Elezioni in Israele – I numeri che sorprendono
Volti nuovi, sorprese, cadute e risalite: a votare i nuovi membri che popoleranno la Knesset, il Parlamento unicamerale, è stato il 71,8 % degli israeliani, il numero più elevato dal 1999.
Il 13.7% dei cittadini si è recato alle urne durante le prime tre ore di apertura.
Mentre lo spoglio delle schede giunge alla sua conclusione fioccano le prime cifre che ridisegneranno il paese.
I numeri che saltano agli occhi sono di certo quelli che rivelano l’aumento della presenza delle donne nella Knesset che diventeranno 28 (nelle elezioni precedenti del 2013 erano 27 e nel 2009 solo il 21), e quello degli arabi che crescono del 29% (17 membri sederanno in Parlamento contro i 12 del 2013).
Gli ebrei ultraortodossi scendono invece del 36% (25 membri contro i 39 delle elezioni precedenti).
Per far votare i 5,883,365 israeliani che ne avevano il diritto, il paese ha fornito 10.119 urne, di cui 56 in 27 prigioni e 255 negli ospedali.
La Knesset è composta di 120 seggi, il cui numero richiama i 120 saggi che sedevano al Beth Hamikdash, il tempio di Gerusalemme. Per poter governare, la maggioranza dovrà formare una coalizione che coprirà almeno 61 seggi, anche se, per non rischiare di essere troppo debole, dovrebbe raggiungerne tra i 65 e i 70.
I partiti che si sono presentati alle elezioni del 17 marzo sono 25 (il numero più basso dal 1992: due anni fa a presentarsi erano stati ben 32 partiti) e la soglia di sbarramento che si deve raggiungere per poter sedere nella Knesset è del 3,25%.
Ad uscirne vittoriosi dalle elezioni è stato il partito Likud di Benjamin Netanyahu che dai sondaggi preliminari sembrava in calo e che ottiene 30 seggi contro i 20 del 2013 (anno in cui si era candidato con Yisrael Beitenu raggiungendone 31) e il partito Kulanu creato da Moshe Kahlon lo scorso 27 novembre che raggiunge 10 seggi in Parlamento e diventa così un protagonista chiave per la formulazione della coalizione che dovrà essere formalizzata entro le prossime tre settimane.

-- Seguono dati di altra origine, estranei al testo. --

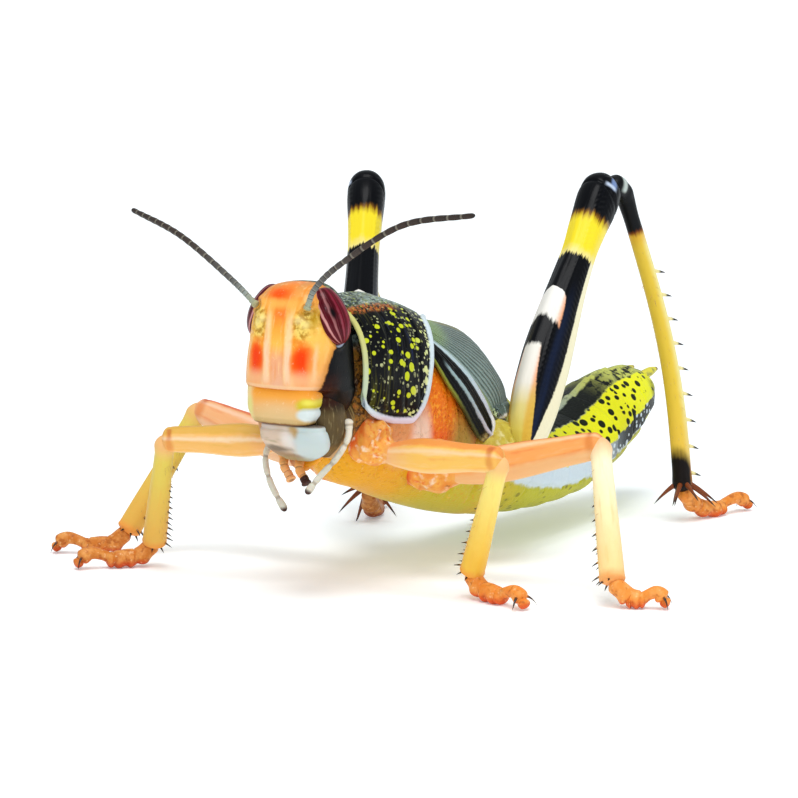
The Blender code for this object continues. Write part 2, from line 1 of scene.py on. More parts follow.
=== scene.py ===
"""Desert locust hopper of the fifth stage, life size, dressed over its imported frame.

Sizes are millimetres on the maker's own axes: x = 0 is the midline with the animal's left on +x,
y = 0 is the crown of the head with the tail on +y, and z = 0 is the floor.  Axes.metres turns
them into the frame's metres.
"""
import logging
import math
from dataclasses import dataclass
from enum import Enum
from typing import Callable, Optional, Sequence

import bpy
import numpy as np
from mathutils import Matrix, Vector


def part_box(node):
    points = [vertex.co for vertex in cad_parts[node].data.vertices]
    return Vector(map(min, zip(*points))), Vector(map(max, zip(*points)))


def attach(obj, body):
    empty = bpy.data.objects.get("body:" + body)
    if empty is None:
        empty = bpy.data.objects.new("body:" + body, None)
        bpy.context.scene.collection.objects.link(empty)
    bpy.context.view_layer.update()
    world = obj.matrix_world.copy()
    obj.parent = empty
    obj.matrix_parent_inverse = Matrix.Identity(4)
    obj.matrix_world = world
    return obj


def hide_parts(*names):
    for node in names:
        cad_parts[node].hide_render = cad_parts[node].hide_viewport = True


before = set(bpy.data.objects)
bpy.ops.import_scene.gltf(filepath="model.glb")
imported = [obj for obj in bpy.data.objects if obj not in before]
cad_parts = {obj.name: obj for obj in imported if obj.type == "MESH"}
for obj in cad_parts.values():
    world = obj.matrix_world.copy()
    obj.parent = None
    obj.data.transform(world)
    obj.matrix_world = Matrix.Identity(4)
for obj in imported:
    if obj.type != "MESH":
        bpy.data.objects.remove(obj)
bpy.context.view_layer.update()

LOG = logging.getLogger("locust")
Array = np.ndarray
Rows = Sequence[Sequence[float]]
Rule = Callable[[Array, Array], Array]
Line = Callable[[Array], Array]
Relief = Callable[[Array, Array, Array], Array]
Marks = Callable[[Array, Array], dict[str, Array]]
Place = tuple[float, float, float]
Colour = Place
Couple = tuple[float, float]
Piece = bpy.types.Object
Number = "Wire | float"
Paint = "Wire | str"

MM = 0.001
TURN = 2.0 * math.pi
UP = (0.0, 0.0, 1.0)
TAIL_END = 38.9
WELD = 2e-7
MIDDLE = 0.45
EVEN, CROWDED = 0.45, 0.55
COAT_ROUGHNESS = 0.12
FLESH_TINT = (1.0, 0.45, 0.2)
FLESH_DEPTH = 0.35


class Side(Enum):
    """The two sides of the animal, with the sign of x on each."""

    LEFT = 1.0
    RIGHT = -1.0

    @property
    def word(self) -> str:
        """Name of the side as the nodes spell it."""
        return self.name.lower()


class Pair(Enum):
    """The three pairs of legs."""

    FORE = "fore"
    MID = "mid"
    HIND = "hind"


# ---- numbers
def ink(code: str) -> Colour:
    """Linear colour of a six-figure web code."""
    parts = [int(code[i:i + 2], 16) / 255.0 for i in (0, 2, 4)]
    return tuple(c / 12.92 if c <= 0.04045 else ((c + 0.055) / 1.055) ** 2.4 for c in parts)


def flow(rows: Rows, at: Array) -> Array:
    """Run smoothly through a table without overshooting.

    Args:
        rows: Stations; the first number of each is its place, the rest are values.
        at: Places to read.

    Returns:
        One line of values for each place.
    """
    table = np.asarray(rows, float)
    knots, values = table[:, 0], table[:, 1:]
    gaps = np.diff(knots)[:, None]
    rises = np.diff(values, axis=0) / gaps
    slopes = np.zeros_like(values)
    slopes[0], slopes[-1] = rises[0], rises[-1]
    both = rises[:-1] * rises[1:] > 0
    total = np.where(both, rises[:-1] + rises[1:], 1.0)
    slopes[1:-1] = np.where(both, 2.0 * rises[:-1] * rises[1:] / total, 0.0)
    places = np.clip(np.asarray(at, float), knots[0], knots[-1])
    k = np.clip(np.searchsorted(knots, places, side="right") - 1, 0, len(knots) - 2)
    t = ((places - knots[k]) / (knots[k + 1] - knots[k]))[:, None]
    gap = gaps[k]
    return (values[k] * (1 + 2 * t) * (1 - t) ** 2 + gap * slopes[k] * t * (1 - t) ** 2
            + values[k + 1] * t * t * (3 - 2 * t) + gap * slopes[k + 1] * t * t * (t - 1))


def counted(rows: Rows) -> list[list[float]]:
    """Table with each row's own count, from 0 to 1, put in front of it."""
    last = len(rows) - 1
    return [[i / last, *row] for i, row in enumerate(rows)]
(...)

A crollare, il centrista Yesh Atid di Yair Lapid che passa da 19 a 11 seggi e Yisrael Beiteinu, la destra nazionalista di Avigdor Lieberman che passa da 11 a 6 seggi. Ci rimette anche Shas, il partito degli ebrei religiosi sefarditi nato dall’ispirazione del rabbino Ovadia Yosef che passa da 11 a 7. Una diminuzione dovuta in particolare alla frattura con l’ex uomo di Shas Eli Yishai, che si è presentato a queste elezioni con un proprio partito, Yachad. Una parte dei voti del mondo misrachi sono così convogliati su Yachad, ma non abbastanza da permettergli di entrare alla Knesset.
A fare da opposizione sarà l’Unione Sionista di Yitzhak Herzog e Tzipi Livni (frutto della coalizione tra laburisti e il partito di centro Hatnua) che ottiene 24 seggi.
Da sottolineare il successo dalla forte valenza simbolica della Lista araba, che riunisce sotto il suo cappello tre partiti eterogenei, ed è diventato il terzo partito di Israele con 14 seggi.
Dalle analisi preliminari di Ofer Kening, esperto dell’Israel Democracy Institute, rese pubbliche stamattina risulta inoltre che, dato il numero di sbarramento del 3,25%, 15 partiti rimangono fuori dalla Knesset e che ciò comporta lo spreco del 4,4% dei voti.
Le donne della Knesset saranno 28 (solo nel 2006 erano 17), 8 delle quali fanno parte dell’Unione Sionista e 6 del Likud. Su 120 membri totali della Knesset infine, le elezioni di ieri portano ben 41 facce nuove che siedono per la prima volta in Parlamento.